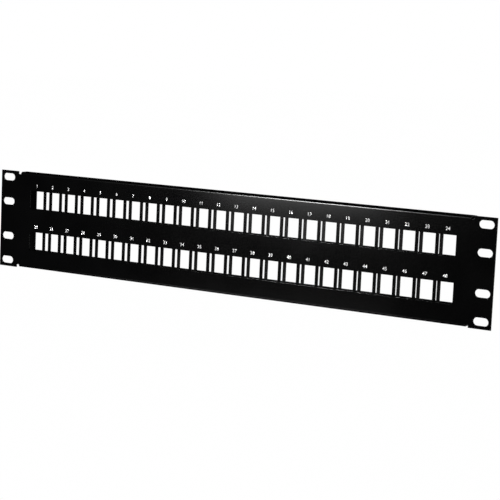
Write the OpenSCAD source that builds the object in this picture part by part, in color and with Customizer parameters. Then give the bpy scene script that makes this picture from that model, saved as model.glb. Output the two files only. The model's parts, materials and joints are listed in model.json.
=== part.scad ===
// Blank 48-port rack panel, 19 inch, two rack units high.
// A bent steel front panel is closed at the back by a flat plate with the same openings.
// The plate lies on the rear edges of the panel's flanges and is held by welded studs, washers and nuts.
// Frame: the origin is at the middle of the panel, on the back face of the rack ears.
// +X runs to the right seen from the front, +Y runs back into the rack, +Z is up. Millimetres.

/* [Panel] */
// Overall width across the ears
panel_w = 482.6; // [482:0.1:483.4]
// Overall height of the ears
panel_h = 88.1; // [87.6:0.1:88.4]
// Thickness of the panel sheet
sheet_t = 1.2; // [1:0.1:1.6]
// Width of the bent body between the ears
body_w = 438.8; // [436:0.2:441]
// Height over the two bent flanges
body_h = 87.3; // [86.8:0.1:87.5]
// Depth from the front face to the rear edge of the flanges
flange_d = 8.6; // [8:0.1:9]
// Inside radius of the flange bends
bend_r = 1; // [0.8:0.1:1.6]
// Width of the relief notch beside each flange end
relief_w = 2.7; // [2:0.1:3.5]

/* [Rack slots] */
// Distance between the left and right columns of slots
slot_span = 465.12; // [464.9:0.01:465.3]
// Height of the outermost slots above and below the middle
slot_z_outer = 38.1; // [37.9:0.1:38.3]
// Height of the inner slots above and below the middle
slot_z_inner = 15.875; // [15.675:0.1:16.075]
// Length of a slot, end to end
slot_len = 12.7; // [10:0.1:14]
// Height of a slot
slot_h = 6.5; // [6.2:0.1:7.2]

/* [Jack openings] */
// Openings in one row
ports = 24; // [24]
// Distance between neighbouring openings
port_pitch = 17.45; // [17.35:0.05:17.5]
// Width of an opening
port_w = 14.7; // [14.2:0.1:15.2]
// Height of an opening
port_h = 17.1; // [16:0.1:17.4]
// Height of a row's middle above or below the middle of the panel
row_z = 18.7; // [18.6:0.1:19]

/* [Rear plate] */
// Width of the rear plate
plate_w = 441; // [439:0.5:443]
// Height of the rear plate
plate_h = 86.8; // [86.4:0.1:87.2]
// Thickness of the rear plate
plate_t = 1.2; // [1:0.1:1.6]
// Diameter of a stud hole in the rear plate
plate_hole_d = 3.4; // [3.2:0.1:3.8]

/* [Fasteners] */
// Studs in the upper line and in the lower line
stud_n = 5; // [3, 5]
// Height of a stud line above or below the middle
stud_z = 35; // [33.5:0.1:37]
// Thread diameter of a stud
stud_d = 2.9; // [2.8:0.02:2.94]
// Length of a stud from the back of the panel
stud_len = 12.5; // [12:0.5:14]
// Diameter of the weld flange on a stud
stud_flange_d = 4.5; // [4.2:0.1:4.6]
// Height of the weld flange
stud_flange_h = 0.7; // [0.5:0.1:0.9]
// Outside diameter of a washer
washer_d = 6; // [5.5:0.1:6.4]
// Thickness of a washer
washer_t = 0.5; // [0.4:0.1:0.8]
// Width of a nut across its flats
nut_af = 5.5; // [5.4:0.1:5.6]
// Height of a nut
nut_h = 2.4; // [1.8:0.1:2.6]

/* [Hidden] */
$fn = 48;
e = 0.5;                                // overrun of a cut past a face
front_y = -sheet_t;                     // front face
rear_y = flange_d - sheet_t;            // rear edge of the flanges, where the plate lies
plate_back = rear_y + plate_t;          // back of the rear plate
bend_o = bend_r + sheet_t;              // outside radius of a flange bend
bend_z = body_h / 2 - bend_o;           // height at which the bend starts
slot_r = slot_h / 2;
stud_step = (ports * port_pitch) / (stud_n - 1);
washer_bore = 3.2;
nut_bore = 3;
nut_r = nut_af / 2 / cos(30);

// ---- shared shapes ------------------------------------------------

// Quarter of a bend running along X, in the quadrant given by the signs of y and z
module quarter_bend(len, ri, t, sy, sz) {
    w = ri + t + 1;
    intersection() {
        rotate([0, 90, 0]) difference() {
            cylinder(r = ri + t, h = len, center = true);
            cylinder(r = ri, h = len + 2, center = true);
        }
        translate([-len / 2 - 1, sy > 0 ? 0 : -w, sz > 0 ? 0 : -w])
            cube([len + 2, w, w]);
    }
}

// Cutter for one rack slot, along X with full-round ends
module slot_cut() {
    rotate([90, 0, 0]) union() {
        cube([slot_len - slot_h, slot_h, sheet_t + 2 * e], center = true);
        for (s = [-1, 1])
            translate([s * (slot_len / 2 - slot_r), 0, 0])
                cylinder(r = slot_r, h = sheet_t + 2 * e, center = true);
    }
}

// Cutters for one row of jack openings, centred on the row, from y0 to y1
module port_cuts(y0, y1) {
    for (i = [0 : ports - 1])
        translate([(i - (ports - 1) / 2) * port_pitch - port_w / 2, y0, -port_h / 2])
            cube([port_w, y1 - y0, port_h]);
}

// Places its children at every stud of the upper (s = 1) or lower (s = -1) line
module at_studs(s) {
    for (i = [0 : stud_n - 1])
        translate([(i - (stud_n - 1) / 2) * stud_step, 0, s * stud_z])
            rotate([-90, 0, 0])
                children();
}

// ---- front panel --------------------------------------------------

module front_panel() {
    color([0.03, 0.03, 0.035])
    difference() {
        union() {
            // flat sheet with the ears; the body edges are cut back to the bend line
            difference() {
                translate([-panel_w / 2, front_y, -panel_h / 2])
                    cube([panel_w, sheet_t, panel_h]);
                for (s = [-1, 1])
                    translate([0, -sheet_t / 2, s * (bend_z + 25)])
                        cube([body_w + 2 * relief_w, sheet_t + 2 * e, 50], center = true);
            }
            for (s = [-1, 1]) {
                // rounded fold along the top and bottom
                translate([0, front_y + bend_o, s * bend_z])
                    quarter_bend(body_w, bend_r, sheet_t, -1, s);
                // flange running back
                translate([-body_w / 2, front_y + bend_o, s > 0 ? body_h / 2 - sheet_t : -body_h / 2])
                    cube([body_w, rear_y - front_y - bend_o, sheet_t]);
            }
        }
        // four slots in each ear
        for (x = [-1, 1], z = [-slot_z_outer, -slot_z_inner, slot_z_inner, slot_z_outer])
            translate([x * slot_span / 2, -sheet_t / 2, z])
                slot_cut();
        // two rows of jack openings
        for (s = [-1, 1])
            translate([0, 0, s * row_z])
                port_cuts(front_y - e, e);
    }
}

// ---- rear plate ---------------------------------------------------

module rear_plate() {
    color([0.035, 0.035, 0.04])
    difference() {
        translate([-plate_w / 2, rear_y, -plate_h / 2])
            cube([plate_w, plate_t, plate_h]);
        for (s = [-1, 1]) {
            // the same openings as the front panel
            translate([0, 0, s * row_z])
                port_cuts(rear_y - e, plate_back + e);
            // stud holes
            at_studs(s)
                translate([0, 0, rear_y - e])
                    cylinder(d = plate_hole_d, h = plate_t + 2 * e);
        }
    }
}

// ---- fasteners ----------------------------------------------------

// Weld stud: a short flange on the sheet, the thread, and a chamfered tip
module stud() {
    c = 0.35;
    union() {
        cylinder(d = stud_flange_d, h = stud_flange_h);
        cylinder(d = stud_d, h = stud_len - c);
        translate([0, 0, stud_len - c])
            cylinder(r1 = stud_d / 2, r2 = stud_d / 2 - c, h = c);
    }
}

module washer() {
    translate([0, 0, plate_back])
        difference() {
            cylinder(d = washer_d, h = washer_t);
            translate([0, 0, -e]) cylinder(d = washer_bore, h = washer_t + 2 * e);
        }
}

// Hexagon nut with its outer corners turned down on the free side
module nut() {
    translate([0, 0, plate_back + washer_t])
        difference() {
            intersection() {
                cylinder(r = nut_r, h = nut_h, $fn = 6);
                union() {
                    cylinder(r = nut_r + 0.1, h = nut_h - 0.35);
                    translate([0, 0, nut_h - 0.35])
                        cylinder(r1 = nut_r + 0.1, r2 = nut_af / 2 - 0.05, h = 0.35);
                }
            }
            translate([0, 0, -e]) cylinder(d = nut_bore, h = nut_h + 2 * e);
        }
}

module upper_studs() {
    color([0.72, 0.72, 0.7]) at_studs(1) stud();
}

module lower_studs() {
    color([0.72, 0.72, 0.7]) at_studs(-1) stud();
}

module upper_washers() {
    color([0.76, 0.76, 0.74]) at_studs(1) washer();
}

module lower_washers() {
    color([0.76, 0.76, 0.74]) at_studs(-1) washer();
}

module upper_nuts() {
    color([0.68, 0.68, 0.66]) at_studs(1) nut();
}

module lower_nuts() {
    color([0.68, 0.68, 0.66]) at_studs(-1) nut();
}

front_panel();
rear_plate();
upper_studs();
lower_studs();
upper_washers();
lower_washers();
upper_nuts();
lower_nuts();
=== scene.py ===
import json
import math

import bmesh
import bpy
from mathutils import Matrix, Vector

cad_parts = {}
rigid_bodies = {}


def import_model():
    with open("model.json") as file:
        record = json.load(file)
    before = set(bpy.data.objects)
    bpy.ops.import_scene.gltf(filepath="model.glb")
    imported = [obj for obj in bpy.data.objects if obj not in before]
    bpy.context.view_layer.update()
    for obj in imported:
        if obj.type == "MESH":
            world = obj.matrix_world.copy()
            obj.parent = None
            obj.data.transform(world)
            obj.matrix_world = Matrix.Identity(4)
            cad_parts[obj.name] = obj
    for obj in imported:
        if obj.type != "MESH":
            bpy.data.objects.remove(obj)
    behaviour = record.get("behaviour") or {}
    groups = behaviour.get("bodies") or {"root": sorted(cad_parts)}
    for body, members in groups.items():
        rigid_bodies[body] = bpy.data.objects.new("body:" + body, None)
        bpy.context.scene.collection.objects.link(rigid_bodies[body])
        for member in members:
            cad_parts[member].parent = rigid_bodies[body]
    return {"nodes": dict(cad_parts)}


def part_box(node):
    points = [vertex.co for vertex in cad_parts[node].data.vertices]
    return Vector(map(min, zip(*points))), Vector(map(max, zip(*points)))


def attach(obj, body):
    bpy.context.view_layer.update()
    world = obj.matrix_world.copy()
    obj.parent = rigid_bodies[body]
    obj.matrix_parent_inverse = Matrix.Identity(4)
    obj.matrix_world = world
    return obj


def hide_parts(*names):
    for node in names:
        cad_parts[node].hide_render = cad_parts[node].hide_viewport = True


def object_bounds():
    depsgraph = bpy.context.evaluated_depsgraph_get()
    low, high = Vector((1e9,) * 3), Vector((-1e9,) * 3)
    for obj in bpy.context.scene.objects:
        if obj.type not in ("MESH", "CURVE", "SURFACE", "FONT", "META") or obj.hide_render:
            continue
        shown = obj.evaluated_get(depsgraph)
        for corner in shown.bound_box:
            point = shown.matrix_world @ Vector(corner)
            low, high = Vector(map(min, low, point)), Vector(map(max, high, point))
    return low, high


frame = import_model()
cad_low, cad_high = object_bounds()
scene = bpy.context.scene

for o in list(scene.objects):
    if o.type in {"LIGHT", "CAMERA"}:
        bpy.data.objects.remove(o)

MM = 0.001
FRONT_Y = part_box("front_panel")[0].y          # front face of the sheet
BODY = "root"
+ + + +
■ **SHORT TASK**: Return exactly, and only, the lines from the one containing "front_panel();" down to the one containing "low, high = Vector((1e9,)", with both of those lines included.

■ **SOLUTION FOR THIS EXERCISE**:
front_panel();
rear_plate();
upper_studs();
lower_studs();
upper_washers();
lower_washers();
upper_nuts();
lower_nuts();
=== scene.py ===
import json
import math

import bmesh
import bpy
from mathutils import Matrix, Vector

cad_parts = {}
rigid_bodies = {}


def import_model():
    with open("model.json") as file:
        record = json.load(file)
    before = set(bpy.data.objects)
    bpy.ops.import_scene.gltf(filepath="model.glb")
    imported = [obj for obj in bpy.data.objects if obj not in before]
    bpy.context.view_layer.update()
    for obj in imported:
        if obj.type == "MESH":
            world = obj.matrix_world.copy()
            obj.parent = None
            obj.data.transform(world)
            obj.matrix_world = Matrix.Identity(4)
            cad_parts[obj.name] = obj
    for obj in imported:
        if obj.type != "MESH":
            bpy.data.objects.remove(obj)
    behaviour = record.get("behaviour") or {}
    groups = behaviour.get("bodies") or {"root": sorted(cad_parts)}
    for body, members in groups.items():
        rigid_bodies[body] = bpy.data.objects.new("body:" + body, None)
        bpy.context.scene.collection.objects.link(rigid_bodies[body])
        for member in members:
            cad_parts[member].parent = rigid_bodies[body]
    return {"nodes": dict(cad_parts)}


def part_box(node):
    points = [vertex.co for vertex in cad_parts[node].data.vertices]
    return Vector(map(min, zip(*points))), Vector(map(max, zip(*points)))


def attach(obj, body):
    bpy.context.view_layer.update()
    world = obj.matrix_world.copy()
    obj.parent = rigid_bodies[body]
    obj.matrix_parent_inverse = Matrix.Identity(4)
    obj.matrix_world = world
    return obj


def hide_parts(*names):
    for node in names:
        cad_parts[node].hide_render = cad_parts[node].hide_viewport = True


def object_bounds():
    depsgraph = bpy.context.evaluated_depsgraph_get()
    low, high = Vector((1e9,) * 3), Vector((-1e9,) * 3)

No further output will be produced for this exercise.